Does for public policy what Cochrane does for health

  1. Philip Davies (phil.davies{at}cabinet-office.x.gsi.gov.uk), director of policy evaluation,
  2. Robert Boruch (robertb{at}gse.upenn.edu), university trustee chair professor of education
  1. Centre for Management and PolicyStudies, Cabinet Office, London SW1A 2WH
  2. Graduate School of Education, University of Pennsylvania, Philadelphia, PA 19104-6216, USA

    Evidence based practice has moved beyond the bounds of health care and is now central to public policymaking. In the United Kingdom attempts to modernise government13 emphasise the importance of using evidence of the effectiveness of interventions as part of a drive towards higher quality and “joined up” policymaking. Similar interest in evidence based public policy is apparent in other countries.
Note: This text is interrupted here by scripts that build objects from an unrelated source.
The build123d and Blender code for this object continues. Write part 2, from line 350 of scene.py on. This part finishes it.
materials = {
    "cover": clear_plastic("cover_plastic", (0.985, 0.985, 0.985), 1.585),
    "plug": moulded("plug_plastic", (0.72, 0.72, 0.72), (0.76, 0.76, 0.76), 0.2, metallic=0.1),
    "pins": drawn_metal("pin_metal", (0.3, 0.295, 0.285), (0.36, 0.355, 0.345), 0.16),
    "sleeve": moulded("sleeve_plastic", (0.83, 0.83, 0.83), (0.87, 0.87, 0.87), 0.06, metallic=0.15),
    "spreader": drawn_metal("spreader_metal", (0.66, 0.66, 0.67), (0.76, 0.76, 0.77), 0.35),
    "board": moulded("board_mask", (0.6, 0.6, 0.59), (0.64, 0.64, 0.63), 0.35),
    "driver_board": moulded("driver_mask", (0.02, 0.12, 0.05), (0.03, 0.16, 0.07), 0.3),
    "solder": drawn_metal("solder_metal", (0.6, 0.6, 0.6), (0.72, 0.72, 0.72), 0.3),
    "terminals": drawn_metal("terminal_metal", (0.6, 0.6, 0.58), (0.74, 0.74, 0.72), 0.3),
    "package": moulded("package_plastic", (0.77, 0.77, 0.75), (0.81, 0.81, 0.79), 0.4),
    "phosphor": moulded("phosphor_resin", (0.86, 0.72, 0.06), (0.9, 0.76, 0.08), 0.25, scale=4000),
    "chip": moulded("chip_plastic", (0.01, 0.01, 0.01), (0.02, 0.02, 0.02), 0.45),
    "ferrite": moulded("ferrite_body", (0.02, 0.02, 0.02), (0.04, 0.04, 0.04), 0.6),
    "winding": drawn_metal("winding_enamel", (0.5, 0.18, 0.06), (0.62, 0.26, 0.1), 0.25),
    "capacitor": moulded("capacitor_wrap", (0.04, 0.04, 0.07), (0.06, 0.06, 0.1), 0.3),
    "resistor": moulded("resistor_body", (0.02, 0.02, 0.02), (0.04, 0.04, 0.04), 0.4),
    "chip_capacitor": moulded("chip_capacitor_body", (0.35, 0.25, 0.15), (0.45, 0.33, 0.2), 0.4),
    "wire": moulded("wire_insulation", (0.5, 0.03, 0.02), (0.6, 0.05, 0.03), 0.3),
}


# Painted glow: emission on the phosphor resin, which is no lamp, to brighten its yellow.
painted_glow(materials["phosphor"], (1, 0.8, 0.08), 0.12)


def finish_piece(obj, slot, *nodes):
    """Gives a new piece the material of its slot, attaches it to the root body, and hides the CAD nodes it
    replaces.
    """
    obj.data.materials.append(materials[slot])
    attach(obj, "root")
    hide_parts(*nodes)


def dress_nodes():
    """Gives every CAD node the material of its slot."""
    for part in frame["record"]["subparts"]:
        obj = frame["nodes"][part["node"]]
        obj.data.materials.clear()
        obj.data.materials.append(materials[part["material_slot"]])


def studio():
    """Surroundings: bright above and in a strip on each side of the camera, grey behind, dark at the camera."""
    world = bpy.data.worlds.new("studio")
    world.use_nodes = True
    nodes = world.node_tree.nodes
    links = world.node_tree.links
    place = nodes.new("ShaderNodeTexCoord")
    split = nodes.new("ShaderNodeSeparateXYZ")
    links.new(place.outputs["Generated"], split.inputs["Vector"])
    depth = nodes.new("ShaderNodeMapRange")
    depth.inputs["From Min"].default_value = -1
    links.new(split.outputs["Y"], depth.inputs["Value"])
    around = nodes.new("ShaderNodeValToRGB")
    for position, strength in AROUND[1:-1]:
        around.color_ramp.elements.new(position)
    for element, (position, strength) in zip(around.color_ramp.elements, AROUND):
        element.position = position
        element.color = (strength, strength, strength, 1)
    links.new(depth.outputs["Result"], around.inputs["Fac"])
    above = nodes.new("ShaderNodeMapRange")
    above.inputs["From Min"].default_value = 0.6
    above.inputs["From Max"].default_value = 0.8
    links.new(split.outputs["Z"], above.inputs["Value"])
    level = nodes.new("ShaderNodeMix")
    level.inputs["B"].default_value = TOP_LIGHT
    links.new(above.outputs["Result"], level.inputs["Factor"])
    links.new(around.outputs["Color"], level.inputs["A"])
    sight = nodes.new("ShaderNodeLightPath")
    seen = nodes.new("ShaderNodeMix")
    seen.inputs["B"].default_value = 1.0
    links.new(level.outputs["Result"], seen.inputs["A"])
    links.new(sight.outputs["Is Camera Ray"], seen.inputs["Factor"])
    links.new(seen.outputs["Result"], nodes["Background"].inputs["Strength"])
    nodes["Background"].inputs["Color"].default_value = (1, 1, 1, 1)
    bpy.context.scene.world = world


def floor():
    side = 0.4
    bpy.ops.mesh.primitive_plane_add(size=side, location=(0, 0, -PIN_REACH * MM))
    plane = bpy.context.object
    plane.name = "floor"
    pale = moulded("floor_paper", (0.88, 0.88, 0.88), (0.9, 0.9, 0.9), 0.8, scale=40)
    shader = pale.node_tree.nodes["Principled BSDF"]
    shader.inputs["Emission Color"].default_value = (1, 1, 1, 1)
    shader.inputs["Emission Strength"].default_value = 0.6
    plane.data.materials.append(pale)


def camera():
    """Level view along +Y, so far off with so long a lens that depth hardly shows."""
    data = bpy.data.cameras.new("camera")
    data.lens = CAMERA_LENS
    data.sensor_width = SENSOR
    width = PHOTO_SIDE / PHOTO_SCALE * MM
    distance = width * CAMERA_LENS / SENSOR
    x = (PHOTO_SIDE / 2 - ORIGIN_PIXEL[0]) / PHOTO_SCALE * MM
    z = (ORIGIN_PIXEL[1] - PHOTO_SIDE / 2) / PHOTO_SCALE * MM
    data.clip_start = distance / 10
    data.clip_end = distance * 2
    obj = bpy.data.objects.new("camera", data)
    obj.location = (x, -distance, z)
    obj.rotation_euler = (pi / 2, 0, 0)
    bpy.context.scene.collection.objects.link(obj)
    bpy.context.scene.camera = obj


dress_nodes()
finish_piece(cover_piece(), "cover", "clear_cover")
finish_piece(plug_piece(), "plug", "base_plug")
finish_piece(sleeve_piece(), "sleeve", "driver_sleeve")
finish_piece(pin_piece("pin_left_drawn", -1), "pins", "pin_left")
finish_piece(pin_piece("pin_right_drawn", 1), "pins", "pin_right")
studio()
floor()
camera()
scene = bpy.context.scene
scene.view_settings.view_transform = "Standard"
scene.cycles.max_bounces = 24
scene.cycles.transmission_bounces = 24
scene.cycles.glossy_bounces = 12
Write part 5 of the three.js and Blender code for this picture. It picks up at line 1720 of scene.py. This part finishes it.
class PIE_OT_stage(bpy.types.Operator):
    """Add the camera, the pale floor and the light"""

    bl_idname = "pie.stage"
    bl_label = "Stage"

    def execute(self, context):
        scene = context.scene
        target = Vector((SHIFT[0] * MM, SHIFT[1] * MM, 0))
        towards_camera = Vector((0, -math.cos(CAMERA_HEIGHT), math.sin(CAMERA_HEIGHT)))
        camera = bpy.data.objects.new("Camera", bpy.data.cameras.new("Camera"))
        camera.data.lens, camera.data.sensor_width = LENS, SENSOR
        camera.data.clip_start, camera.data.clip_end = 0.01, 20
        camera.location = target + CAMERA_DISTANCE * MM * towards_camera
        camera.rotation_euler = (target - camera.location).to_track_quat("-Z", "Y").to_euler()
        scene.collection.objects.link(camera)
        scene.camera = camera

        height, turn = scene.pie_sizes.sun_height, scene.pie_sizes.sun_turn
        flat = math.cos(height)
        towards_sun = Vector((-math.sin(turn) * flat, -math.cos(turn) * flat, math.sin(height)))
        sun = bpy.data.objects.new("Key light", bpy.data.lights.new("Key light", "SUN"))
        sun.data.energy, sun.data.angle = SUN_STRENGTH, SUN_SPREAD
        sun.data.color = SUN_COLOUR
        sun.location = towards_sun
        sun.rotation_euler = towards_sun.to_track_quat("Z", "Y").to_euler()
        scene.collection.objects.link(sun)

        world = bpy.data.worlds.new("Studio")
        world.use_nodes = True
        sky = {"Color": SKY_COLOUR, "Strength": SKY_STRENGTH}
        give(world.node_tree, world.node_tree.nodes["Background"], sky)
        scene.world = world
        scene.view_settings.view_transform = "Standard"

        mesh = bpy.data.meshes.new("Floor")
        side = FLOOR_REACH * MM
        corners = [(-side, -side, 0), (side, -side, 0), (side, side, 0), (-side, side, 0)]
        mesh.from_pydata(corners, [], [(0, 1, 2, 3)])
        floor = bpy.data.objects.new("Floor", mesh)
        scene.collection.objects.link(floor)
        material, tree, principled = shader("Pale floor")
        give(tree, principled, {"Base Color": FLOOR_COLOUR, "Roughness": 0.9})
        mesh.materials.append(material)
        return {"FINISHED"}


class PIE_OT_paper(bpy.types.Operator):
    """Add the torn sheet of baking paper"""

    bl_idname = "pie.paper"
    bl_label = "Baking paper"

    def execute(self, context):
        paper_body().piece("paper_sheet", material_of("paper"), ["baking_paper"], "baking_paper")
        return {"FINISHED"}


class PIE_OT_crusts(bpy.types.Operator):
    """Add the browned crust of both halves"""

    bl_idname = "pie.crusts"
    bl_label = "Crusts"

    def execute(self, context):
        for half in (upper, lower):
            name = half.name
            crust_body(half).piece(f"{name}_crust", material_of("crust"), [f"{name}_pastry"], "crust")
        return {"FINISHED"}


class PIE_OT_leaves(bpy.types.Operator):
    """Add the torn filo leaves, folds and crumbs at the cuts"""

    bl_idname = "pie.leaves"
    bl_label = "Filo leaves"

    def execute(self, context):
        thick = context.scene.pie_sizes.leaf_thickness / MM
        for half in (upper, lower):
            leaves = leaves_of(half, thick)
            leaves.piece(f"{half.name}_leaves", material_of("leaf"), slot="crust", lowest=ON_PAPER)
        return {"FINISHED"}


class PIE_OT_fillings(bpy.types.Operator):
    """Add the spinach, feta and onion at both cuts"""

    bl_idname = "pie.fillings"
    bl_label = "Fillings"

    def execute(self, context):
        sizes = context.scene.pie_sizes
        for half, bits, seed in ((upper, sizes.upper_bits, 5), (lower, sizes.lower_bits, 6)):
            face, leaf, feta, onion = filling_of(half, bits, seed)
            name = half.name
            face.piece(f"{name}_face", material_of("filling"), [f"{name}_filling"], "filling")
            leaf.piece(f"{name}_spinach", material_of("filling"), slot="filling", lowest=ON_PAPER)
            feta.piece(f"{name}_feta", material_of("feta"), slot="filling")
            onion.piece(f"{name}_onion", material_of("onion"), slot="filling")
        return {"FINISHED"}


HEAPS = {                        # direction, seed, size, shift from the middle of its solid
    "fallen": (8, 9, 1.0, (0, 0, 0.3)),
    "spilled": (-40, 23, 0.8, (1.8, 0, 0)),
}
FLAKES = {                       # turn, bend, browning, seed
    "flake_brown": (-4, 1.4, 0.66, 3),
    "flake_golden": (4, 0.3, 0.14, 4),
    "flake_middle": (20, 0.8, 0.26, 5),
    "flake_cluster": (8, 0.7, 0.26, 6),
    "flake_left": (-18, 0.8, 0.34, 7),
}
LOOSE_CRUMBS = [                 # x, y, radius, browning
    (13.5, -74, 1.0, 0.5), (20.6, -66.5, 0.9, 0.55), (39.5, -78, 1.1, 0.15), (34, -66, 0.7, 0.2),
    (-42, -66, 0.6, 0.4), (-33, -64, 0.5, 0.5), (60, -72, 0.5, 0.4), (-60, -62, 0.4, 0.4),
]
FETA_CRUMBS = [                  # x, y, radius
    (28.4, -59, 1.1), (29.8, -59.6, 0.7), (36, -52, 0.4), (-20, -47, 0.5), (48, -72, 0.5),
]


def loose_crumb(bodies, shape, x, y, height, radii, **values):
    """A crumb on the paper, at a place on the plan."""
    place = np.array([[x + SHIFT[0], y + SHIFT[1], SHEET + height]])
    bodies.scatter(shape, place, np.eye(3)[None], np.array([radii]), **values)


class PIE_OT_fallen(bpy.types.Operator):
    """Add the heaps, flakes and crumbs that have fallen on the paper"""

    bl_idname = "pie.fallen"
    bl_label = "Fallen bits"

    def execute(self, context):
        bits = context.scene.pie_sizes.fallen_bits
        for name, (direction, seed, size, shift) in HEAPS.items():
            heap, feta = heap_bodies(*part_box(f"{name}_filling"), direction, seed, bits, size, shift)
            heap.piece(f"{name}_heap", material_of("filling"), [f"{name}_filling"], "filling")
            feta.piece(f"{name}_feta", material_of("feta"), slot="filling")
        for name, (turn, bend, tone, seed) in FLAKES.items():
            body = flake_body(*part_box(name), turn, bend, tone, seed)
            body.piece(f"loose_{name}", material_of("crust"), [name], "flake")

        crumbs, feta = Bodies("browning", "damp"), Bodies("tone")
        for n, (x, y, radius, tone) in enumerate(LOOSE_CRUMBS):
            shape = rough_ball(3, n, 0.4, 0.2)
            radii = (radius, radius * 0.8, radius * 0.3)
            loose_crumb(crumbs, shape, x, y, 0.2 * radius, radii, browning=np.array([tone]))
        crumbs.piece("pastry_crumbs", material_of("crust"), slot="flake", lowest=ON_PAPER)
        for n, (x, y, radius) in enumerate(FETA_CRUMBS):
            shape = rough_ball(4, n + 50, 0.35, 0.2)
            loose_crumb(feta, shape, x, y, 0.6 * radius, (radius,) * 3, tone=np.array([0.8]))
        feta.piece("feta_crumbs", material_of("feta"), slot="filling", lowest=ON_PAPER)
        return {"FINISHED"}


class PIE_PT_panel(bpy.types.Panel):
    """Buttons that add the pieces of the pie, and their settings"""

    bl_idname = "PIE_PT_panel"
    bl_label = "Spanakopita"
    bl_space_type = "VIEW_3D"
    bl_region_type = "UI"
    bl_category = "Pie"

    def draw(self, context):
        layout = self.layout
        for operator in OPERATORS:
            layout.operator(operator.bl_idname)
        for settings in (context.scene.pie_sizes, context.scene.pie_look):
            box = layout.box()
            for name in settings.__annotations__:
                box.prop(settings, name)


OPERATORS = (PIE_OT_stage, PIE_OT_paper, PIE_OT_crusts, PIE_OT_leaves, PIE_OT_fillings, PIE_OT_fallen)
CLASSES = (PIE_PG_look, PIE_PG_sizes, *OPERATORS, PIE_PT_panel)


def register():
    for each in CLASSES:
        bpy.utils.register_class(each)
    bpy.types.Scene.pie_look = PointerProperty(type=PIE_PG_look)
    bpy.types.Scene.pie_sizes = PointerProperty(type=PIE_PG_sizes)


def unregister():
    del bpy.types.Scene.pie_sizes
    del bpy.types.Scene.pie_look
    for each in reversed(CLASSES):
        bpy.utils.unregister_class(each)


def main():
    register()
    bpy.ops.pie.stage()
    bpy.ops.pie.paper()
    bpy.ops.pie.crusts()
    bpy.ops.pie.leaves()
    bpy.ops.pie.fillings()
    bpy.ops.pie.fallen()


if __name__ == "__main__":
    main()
    This demand for more, and better, evidence on which to develop public policy requires new sources of valid, reliable, and relevant evidence. One of these sources is the Campbell Collaboration (http://campbell.gse.upenn.edu/). This is an international organisation, inspired by the Cochrane Collaboration, which seeks to help policymakers, practitioners, and the public make well informed decisions about policy interventions by preparing, maintaining, and disseminating systematic reviews of the effectiveness of social and behavioural interventions in education, crime and justice, and social welfare.

    Systematic reviews can be a valid and reliable means of avoiding the bias that comes from the fact that single studies are specific to a time, sample, and context and that their methods are often of questionable quality. Systematic reviews “attempt to discover the consistencies and account for the variability in similar appearing studies.”4

    The Campbell Collaboration seeks to raise the quality of evidence used in policymaking by establishing high standards of methods used in primary research and systematic reviews. Campbell systematic reviews focus firstly on randomised trials and secondly on high quality quasiexperimental research designs. They also consider studies that use qualitative research designs and are part of controlled evaluations. In this way, the Campbell Collaboration seeks to establish both summative evidence of “what works” in public policy, and formative evidence of how, why, and under what conditions policies work or fail to work.

    The collaboration has three subject groups. The education group covers studies of the effects of interventions at all stages of educational provision, including the education and development of professionals such as doctors and other healthcare practitioners. Topics currently being prepared for systematic review include school truancy, work related learning and transferable skills, peer assisted learning, second language training, and problem based learning for health professionals. The crime and justice group focuses on interventions aimed at juvenile and adult crime, prevention and control of civil and criminal offences, and the courts. Current interventions such as boot camps, behavioural programmes for offenders, electronic monitoring, hotspots policing, juvenile curfews, and neighbourhood watch programmes are subjects of Campbell reviews. Finally, the Campbell social welfare group is currently looking at the employment and training of populations at economic risk, housing and transportation, social services aimed at preventing child abuse, and the problems of minority populations.

    These three subject areas have clear relevance to healthcare providers, planners, and policymakers because improving education, reducing crime, and preventing abuse and neglect can all contribute to better health. To this end members of the Campbell Collaboration have worked with colleagues in the Cochrane Collaboration to produce evidence from systematic reviews of research relevant to implementing the “wider public health” agenda of the government's white paper Saving Lives: Our Healthier Nation (www.york.ac.uk/inst/crd/wph.htm). Other projects that provide cross disciplinary evidence for policymaking will follow.

    At the heart of the Campbell Collaboration is its methods groups. Their task is to ensure that reviewers use rigorous methods of research synthesis and to improve the quality of primary research and research synthesis in the social and political sciences. Currently, there are three Campbell methods groups: one on experimental methods, another on quasiexperimental methods, and the third on process and qualitative methods. Additional methods groups will follow. A Centre for Research Synthesis Methods, responsible for coordinating the methods activities of the collaboration, is soon to be established at the University of Missouri in the United States. The communications and dissemination group is the fourth core element of the collaboration, in addition to the international steering committee. This group provides guidance on, and strategic planning for, the dissemination work of the collaboration.

    The Campbell Collaboration is an international organisation. Its membership is drawn from 15 countries, with growing interest being shown in developing countries. The Nordic countries are well represented and are among its most active participants. The Danish Ministry of Social Affairs has allocated resources for a Nordic Campbell Centre in Copenhagen, and is negotiating with the Nordic Council of Ministers to secure the involvement of other countries. This will give the Collaboration a European base for training members in systematic review methods and other aspects of research synthesis, as well as a centre for undertaking and disseminating high quality systematic reviews on public policy issues. Funding for the Campbell Collaboration also comes from major research foundations, research charities, private philanthropists, and government sources.

    The Campbell Collaboration is a young organisation, founded in 1999. It works closely with other organisations throughout the world that promote evidence based policymaking. The collaboration does not make policy, nor does it proselytise, advise, or work as a pressure group. Its mission is to provide high quality, sound evidence for policymakers, practitioners, and the public to make well informed decisions about public policy.